>>>

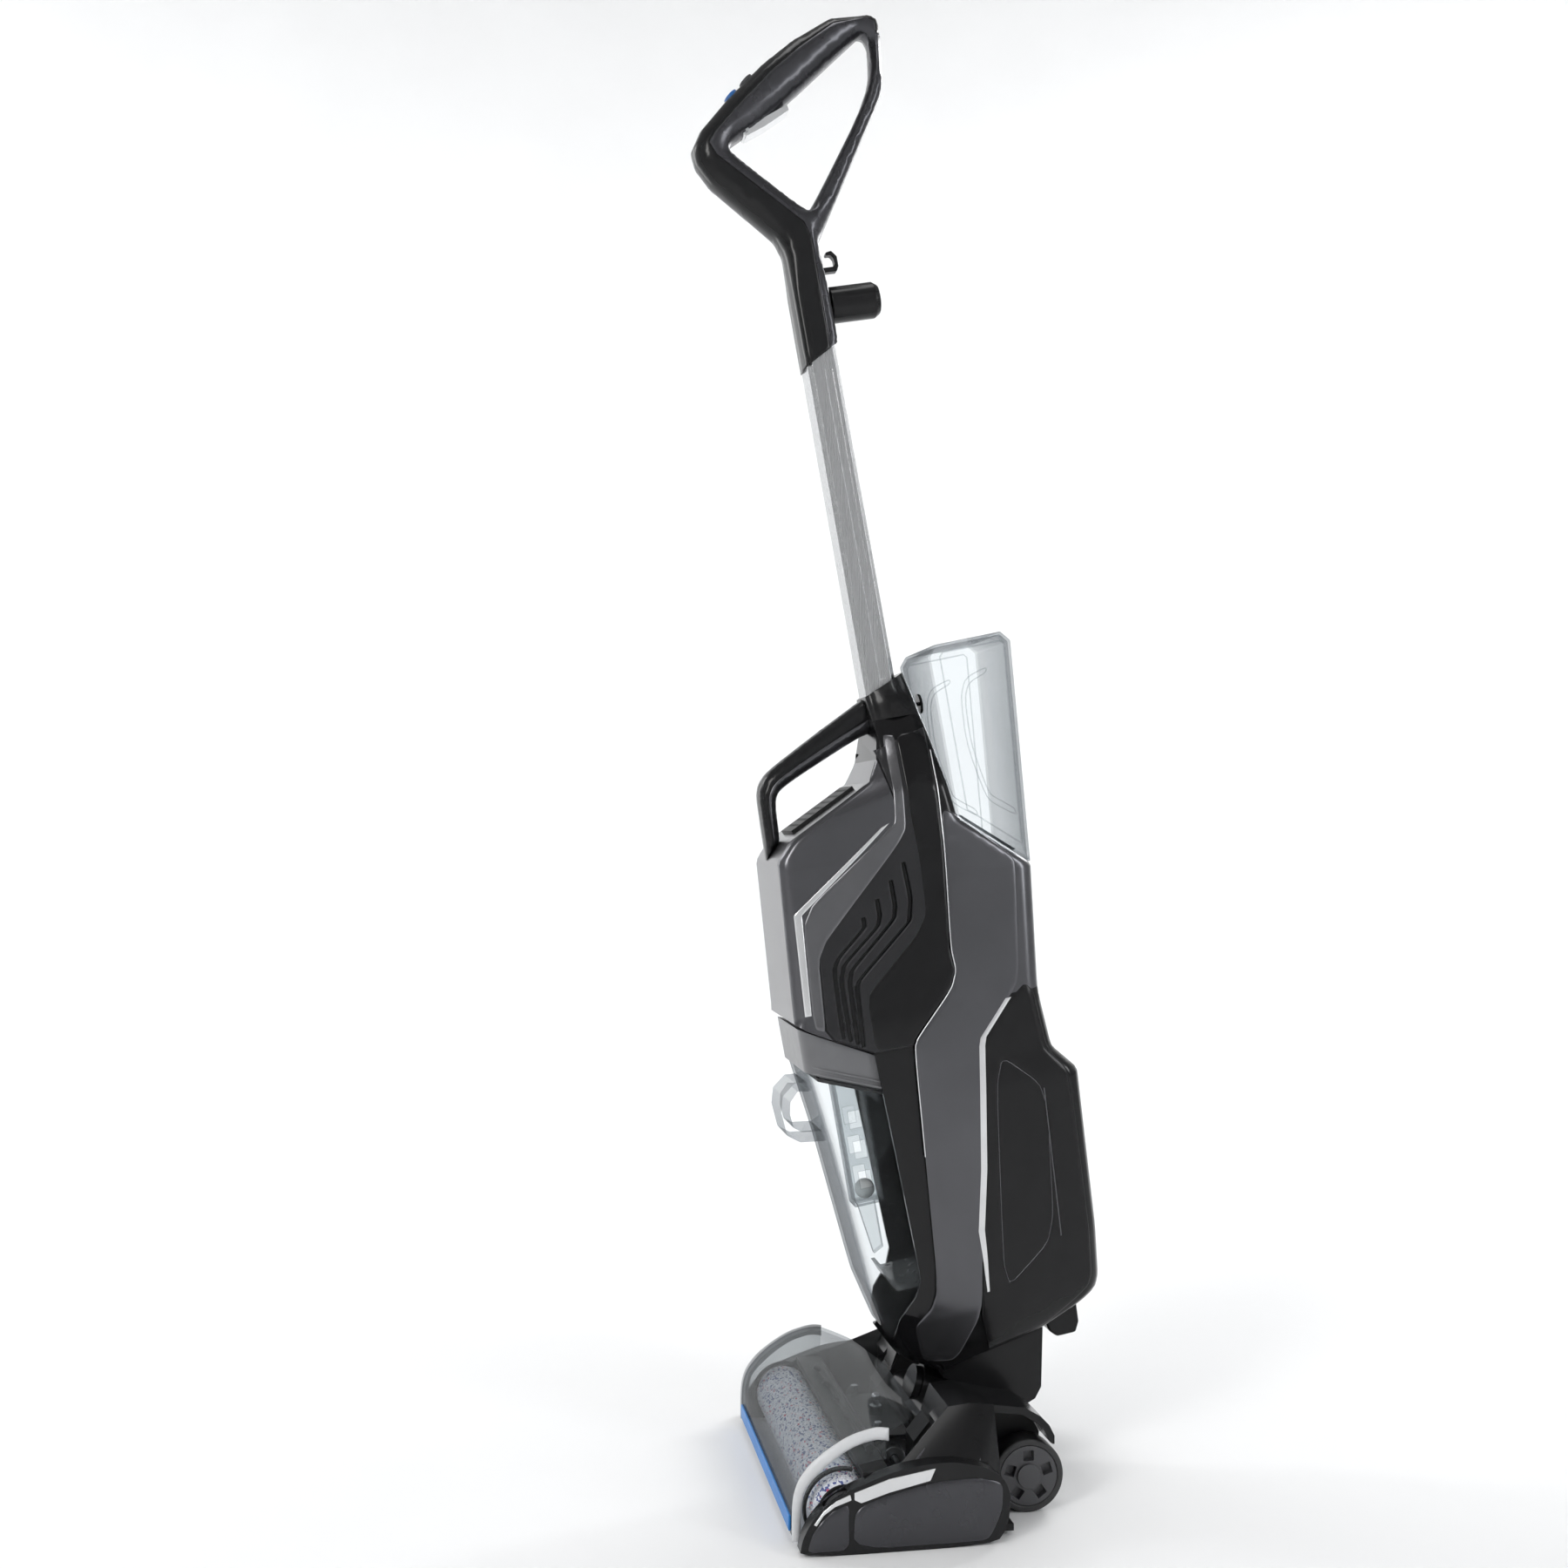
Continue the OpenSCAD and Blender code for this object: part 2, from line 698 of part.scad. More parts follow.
// The trigger lies along the underside of the grip and turns about the pin at its front end
module trigger() {
    color("#cfd1d4") upright() difference() {
        union() {
            side([[-29, 450], [-28, 446.5], [-12, 452.5], [10, 463.5], [9, 468], [-14, 458.5]], -8, 8);
            rod_x(4, -8, 8, -27, 451);
        }
        rod_x(1.5 + running, -9, 9, -27, 451);
    }
}

module trigger_pin() {
    color("#b0b2b5") upright() rod_x(1.5, -11, 11, -27, 451);
}

module trigger_spring() {
    color("#a0a2a5") upright() translate([0, -4, 464.6]) rotate([-20, 0, 0]) difference() {
        cylinder(h = 6.2, r = 2.6, $fn = 24);
        translate([0, 0, -1]) cylinder(h = 9, r = 1.8, $fn = 24);
    }
}

// A place on the outer face of the grip, a distance along it, with +Z pointing into the grip
module button_place(along) {
    translate([0, -33 + along * 0.797, 481.8 + along * 0.604]) rotate([-142.8, 0, 0]) children();
}

module power_button() {
    color("#2b6fb5") upright() button_place(0) translate([0, 0, -2]) cylinder(h = 8.5, r = 6.5);
}

module mode_button() {
    color("#4a4b4f") upright() button_place(18) translate([0, 0, -2]) cylinder(h = 8.5, r = 6.5);
}

// ---------------------------------------------------------------- clean water tank

module clean_tank() {
    color([0.85, 0.9, 0.93, 0.45]) upright() difference() {
        union() {
            side([[33.5, 12], [40, 20], [95, 22], [102, 14], [86.6, -160.2], [37, -116.4], [33.5, -113.6]],
                 -54, 54);
            side([[37, -117], [37, -199], [41, -203.5], [67, -203.5], [73, -198], [74.5, -149]], -46, 46);
            translate([0, cap_v, -216]) cylinder(h = 14, r = 11);
        }
        side([[36, 10], [42, 17.6], [93.5, 19.4], [99.4, 12.6], [84.6, -157], [37.6, -114.6], [36, -112]],
             -54 + tank_wall, 54 - tank_wall);
        side([[39.2, -112], [39.2, -198], [42, -201.3], [66, -201.3], [70.8, -197], [72.3, -140]],
             -46 + tank_wall, 46 - tank_wall);
        translate([0, cap_v, -217]) cylinder(h = 20, r = 9);
    }
}

module clean_tank_cap() {
    color("#1f2022") upright() translate([0, cap_v, 0]) difference() {
        union() {
            translate([0, 0, -229]) cylinder(h = 24.5, r = 15);
            translate([0, 0, -248]) cylinder(h = 20, r = 8.5);
            translate([0, 0, -240]) cylinder(h = 3, r = 10);
        }
        translate([0, 0, -216]) cylinder(h = 14, r = 11);
    }
}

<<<

» **Task instructions**
Using the data above, output each line exactly.

» **Task solution**
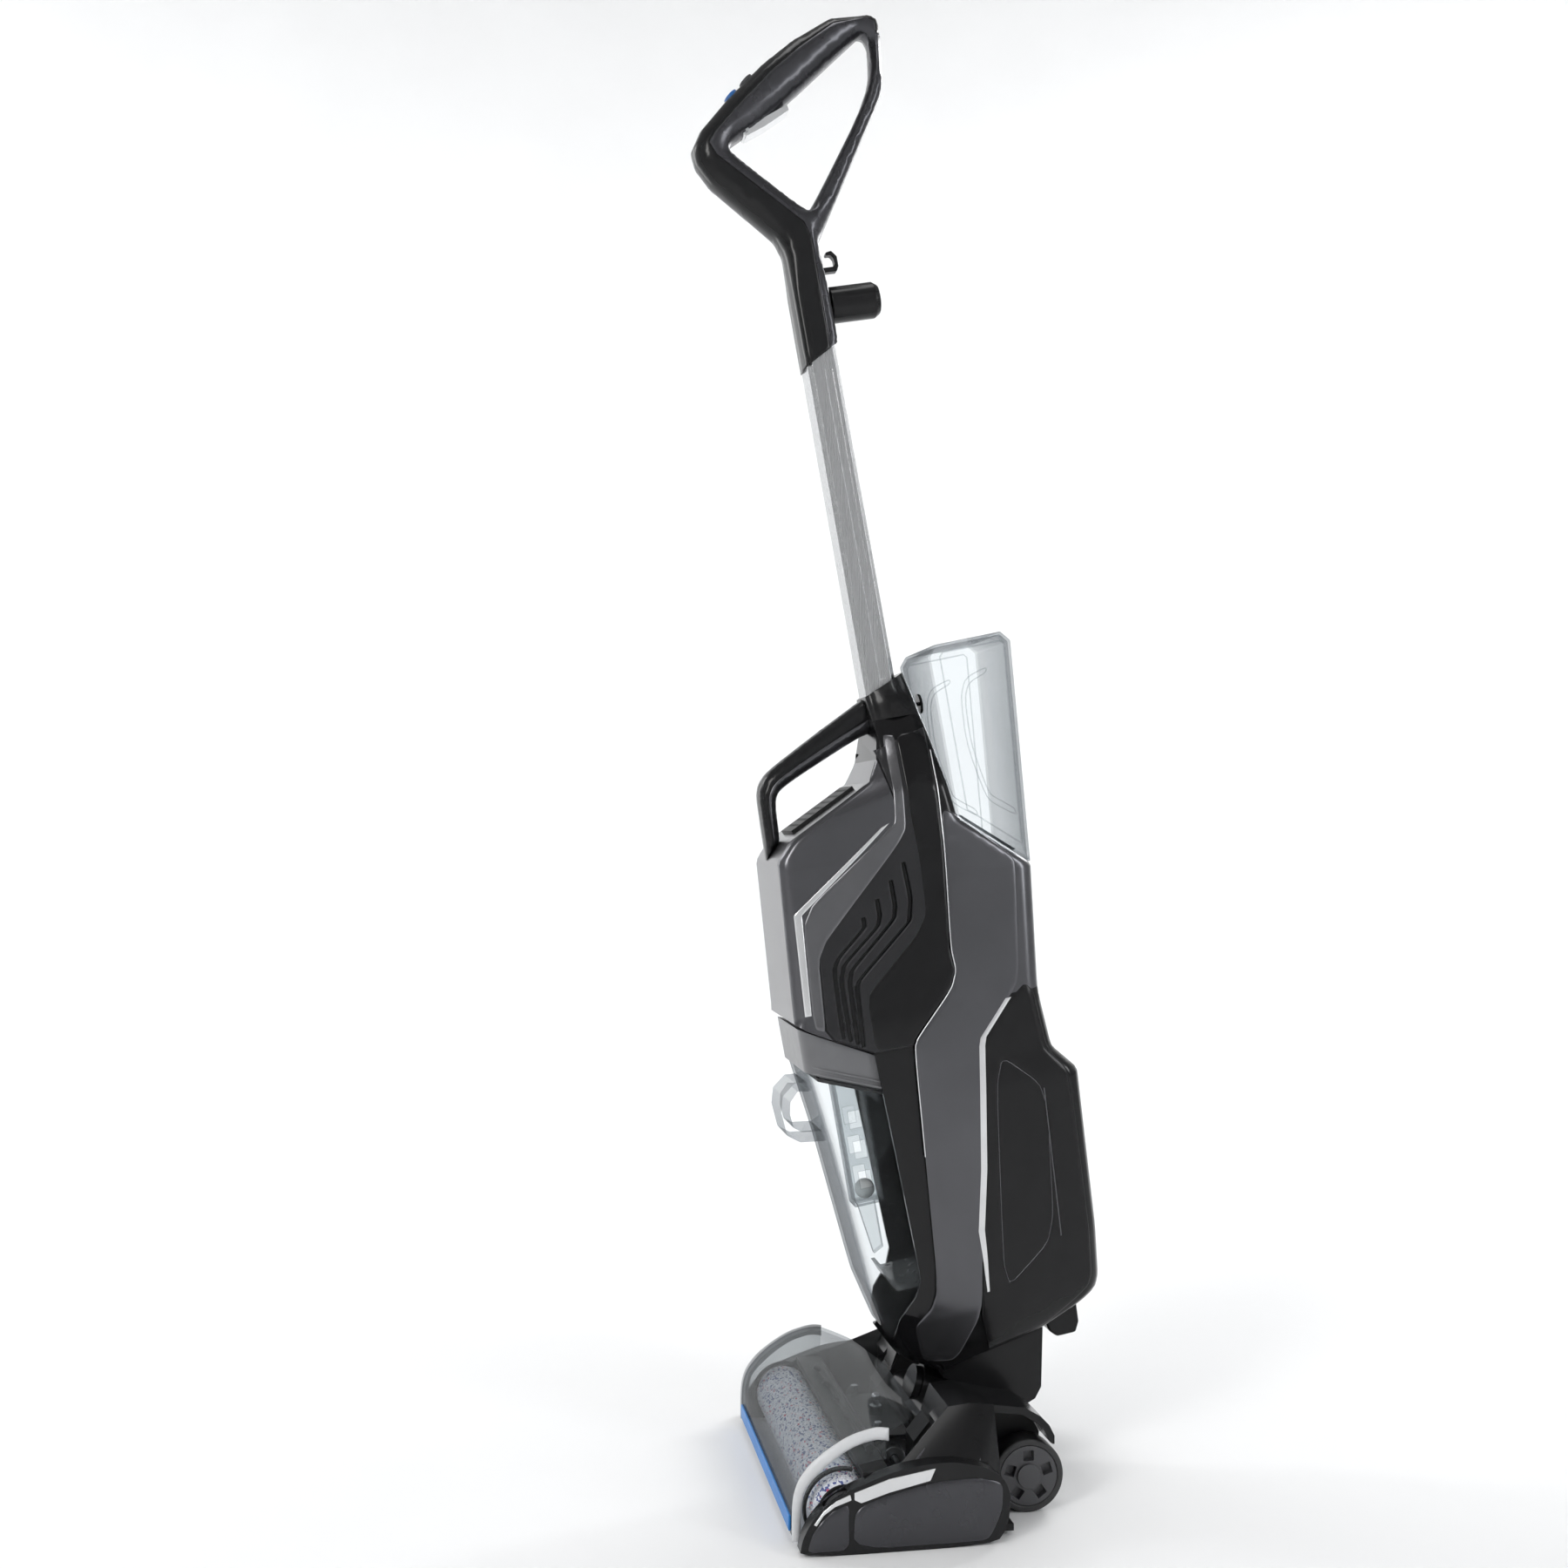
Continue the OpenSCAD and Blender code for this object: part 2, from line 698 of part.scad. More parts follow.
// The trigger lies along the underside of the grip and turns about the pin at its front end
module trigger() {
    color("#cfd1d4") upright() difference() {
        union() {
            side([[-29, 450], [-28, 446.5], [-12, 452.5], [10, 463.5], [9, 468], [-14, 458.5]], -8, 8);
            rod_x(4, -8, 8, -27, 451);
        }
        rod_x(1.5 + running, -9, 9, -27, 451);
    }
}

module trigger_pin() {
    color("#b0b2b5") upright() rod_x(1.5, -11, 11, -27, 451);
}

module trigger_spring() {
    color("#a0a2a5") upright() translate([0, -4, 464.6]) rotate([-20, 0, 0]) difference() {
        cylinder(h = 6.2, r = 2.6, $fn = 24);
        translate([0, 0, -1]) cylinder(h = 9, r = 1.8, $fn = 24);
    }
}

// A place on the outer face of the grip, a distance along it, with +Z pointing into the grip
module button_place(along) {
    translate([0, -33 + along * 0.797, 481.8 + along * 0.604]) rotate([-142.8, 0, 0]) children();
}

module power_button() {
    color("#2b6fb5") upright() button_place(0) translate([0, 0, -2]) cylinder(h = 8.5, r = 6.5);
}

module mode_button() {
    color("#4a4b4f") upright() button_place(18) translate([0, 0, -2]) cylinder(h = 8.5, r = 6.5);
}

// ---------------------------------------------------------------- clean water tank

module clean_tank() {
    color([0.85, 0.9, 0.93, 0.45]) upright() difference() {
        union() {
            side([[33.5, 12], [40, 20], [95, 22], [102, 14], [86.6, -160.2], [37, -116.4], [33.5, -113.6]],
                 -54, 54);
            side([[37, -117], [37, -199], [41, -203.5], [67, -203.5], [73, -198], [74.5, -149]], -46, 46);
            translate([0, cap_v, -216]) cylinder(h = 14, r = 11);
        }
        side([[36, 10], [42, 17.6], [93.5, 19.4], [99.4, 12.6], [84.6, -157], [37.6, -114.6], [36, -112]],
             -54 + tank_wall, 54 - tank_wall);
        side([[39.2, -112], [39.2, -198], [42, -201.3], [66, -201.3], [70.8, -197], [72.3, -140]],
             -46 + tank_wall, 46 - tank_wall);
        translate([0, cap_v, -217]) cylinder(h = 20, r = 9);
    }
}

module clean_tank_cap() {
    color("#1f2022") upright() translate([0, cap_v, 0]) difference() {
        union() {
            translate([0, 0, -229]) cylinder(h = 24.5, r = 15);
            translate([0, 0, -248]) cylinder(h = 20, r = 8.5);
            translate([0, 0, -240]) cylinder(h = 3, r = 10);
        }
        translate([0, 0, -216]) cylinder(h = 14, r = 11);
    }
}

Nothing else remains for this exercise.